Pensi che nel passaggio dalle tariffe professionali ai “parametri forensi” il guadagno degli avvocati si è sostanzialmente dimezzato con l’aggravante che l’eliminazione dei minimi tariffari ha scatenato una competizione al ribasso della quale hanno approfittato i c.d. clienti forti, banche, enti pubblici e assicurazioni. Perfino Equitalia aveva approntato per i propri legali una “convenzione capestro”, che prevedeva compensi “da fame”: con 50 euro per le liti di fronte al giudice di pace, a prescindere dal valore della controversia, e una forbice da 75 a 200 euro per cause di valore superiore a 500mila euro. È stato necessario l’intervento del Consiglio Nazionale Forense per convincere l’ente a “congelare” la convenzione e a sedersi davanti a un tavolo per definire la questione compensi.
Essere uniti può servire anche nei rapporti con i magistrati: bisogna iniziare a esigere maggiore rispetto. Un rispetto che deve essere reciproco, naturalmente. E bisogna anche battersi per contrastare quei comportamenti che denotano una scarsa considerazione per la categoria degli avvocati. Ad esempio si è diffuso tra molti magistrati il malcostume di fissare tutte le udienze alla stessa ora, senza fasce orarie. E molti giudici arrivano sistematicamente in ritardo senza tenere conto del fatto che così stanno rubando del tempo non solo agli avvocati, ma anche ai testimoni e alle altre parti del processo.
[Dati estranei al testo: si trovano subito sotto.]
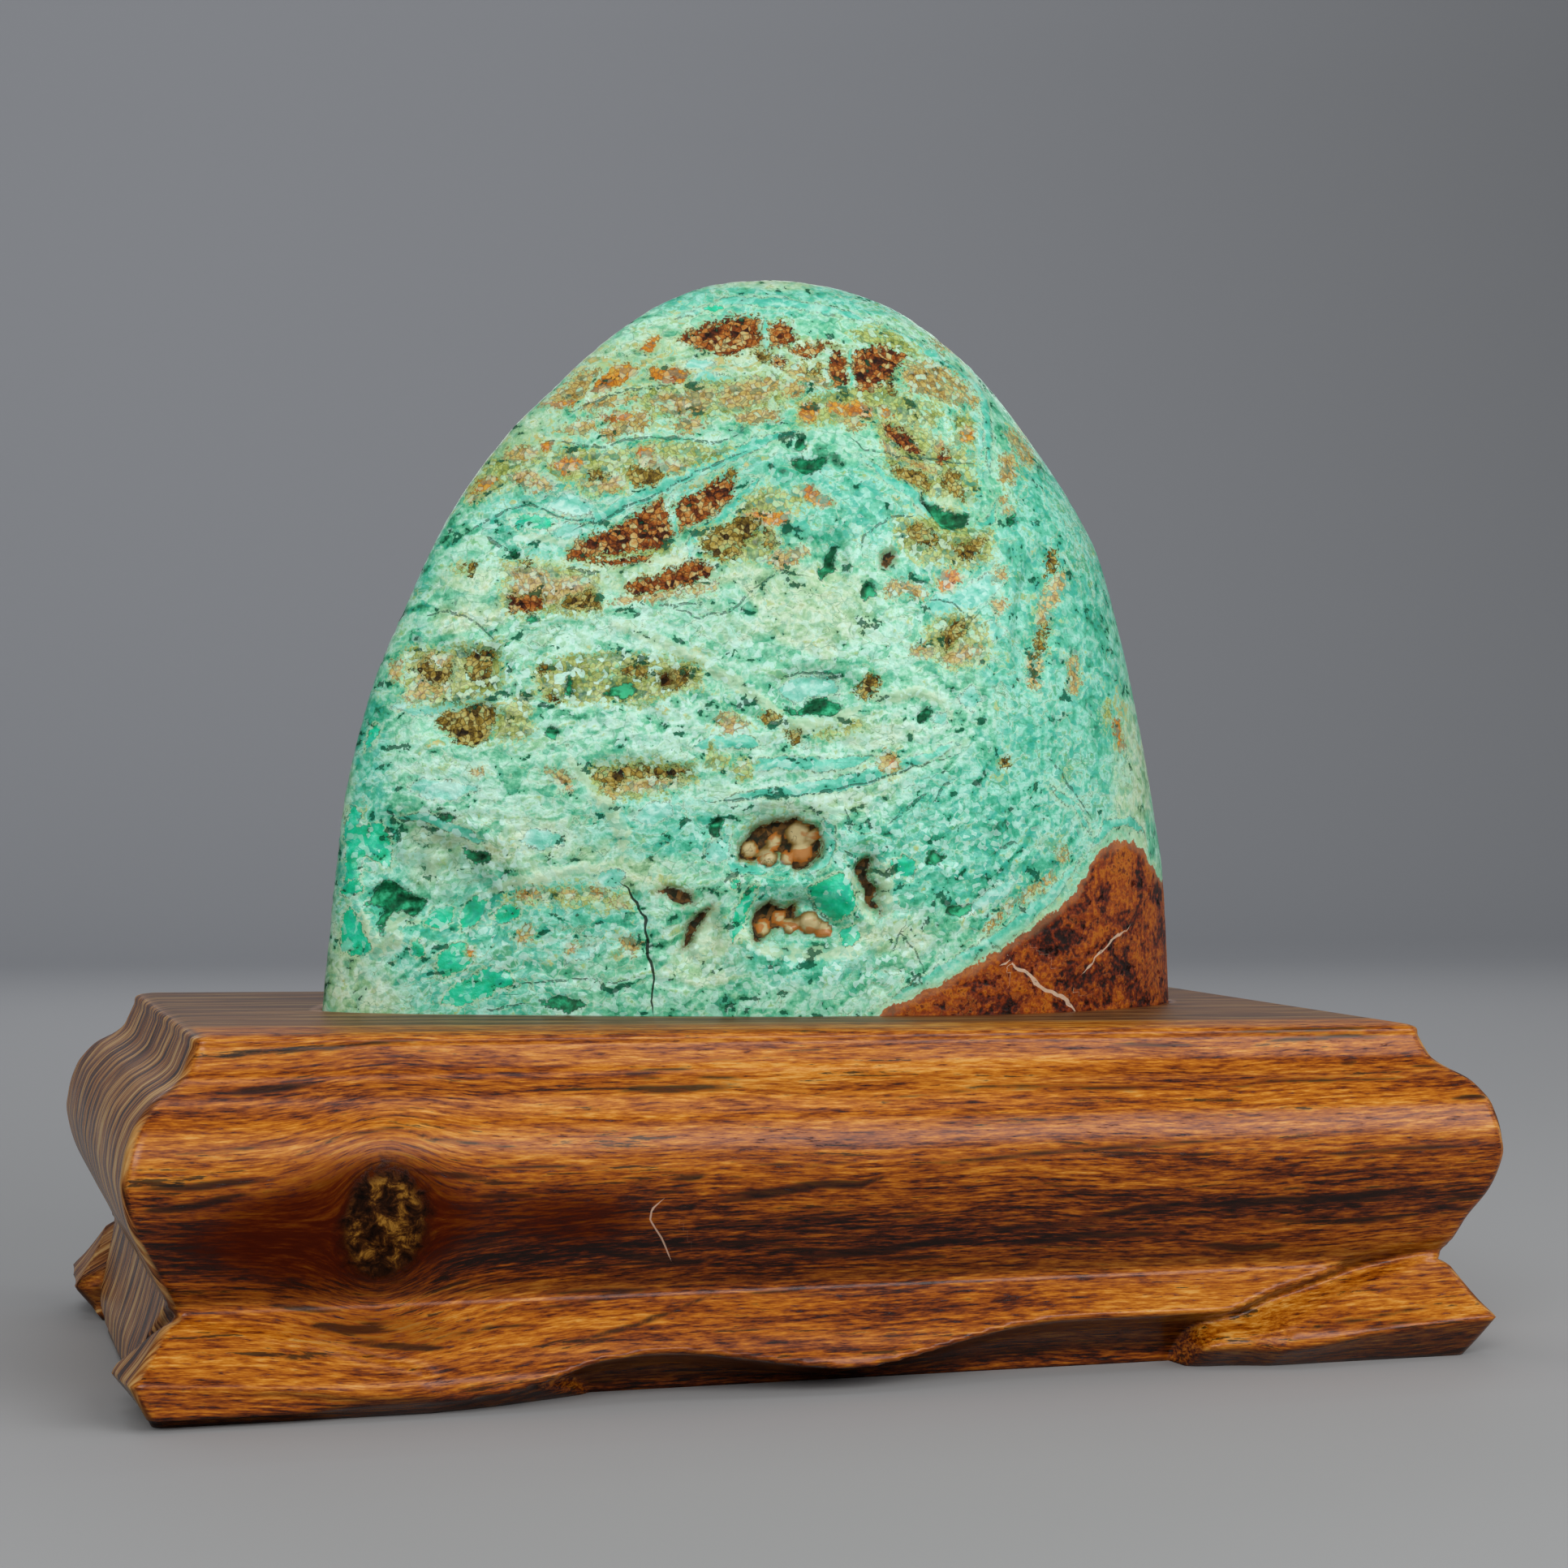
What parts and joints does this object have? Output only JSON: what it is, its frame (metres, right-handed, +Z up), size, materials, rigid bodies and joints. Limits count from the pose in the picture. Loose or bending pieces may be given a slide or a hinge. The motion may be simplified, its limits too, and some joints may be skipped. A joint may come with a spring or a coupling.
{
  "type": "stone display",
  "caption": "Polished dome-shaped smithsonite, pitted and banded in greens and browns, resting in the seat of a low moulded wooden stand with carved feet.",
  "frame": {"origin": "on the floor under the middle of the stand, at the centre of its underside", "axes": "+X to the right along the stand's long side as its front is faced, +Y from the front to the back, +Z up"},
  "size_m": [0.292, 0.1668, 0.2396],
  "materials": {
    "smithsonite_stone": "polished, glossy, with rough pits and brown matrix",
    "wooden_stand": "clear lacquer over dark-streaked grain"
  },
  "bodies": {
    "root": {"smithsonite_stone": "smithsonite_stone", "wooden_stand": "wooden_stand"}
  },
  "joints": []
}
Insomma insieme si può fare tanto e si può anche esercitare qualche pressione sul legislatore per migliorare la drammatica situazione in cui versa la giustizia italiana. Le tante riforme che si sono susseguite nel corso degli ultimi anni si sono dimostrate inutili e a volte controproducenti. Credo che se fosse l’avvocatura a stilare il testo di una riforma forse le cose potrebbero funzionare meglio!
Non possiamo che trovarci d’accordo. Ringraziamo l’Avvocato Cataldi per questa piacevole e interessante conversazione, nella speranza che possa servire da spunto di riflessione agli altri professionisti del settore.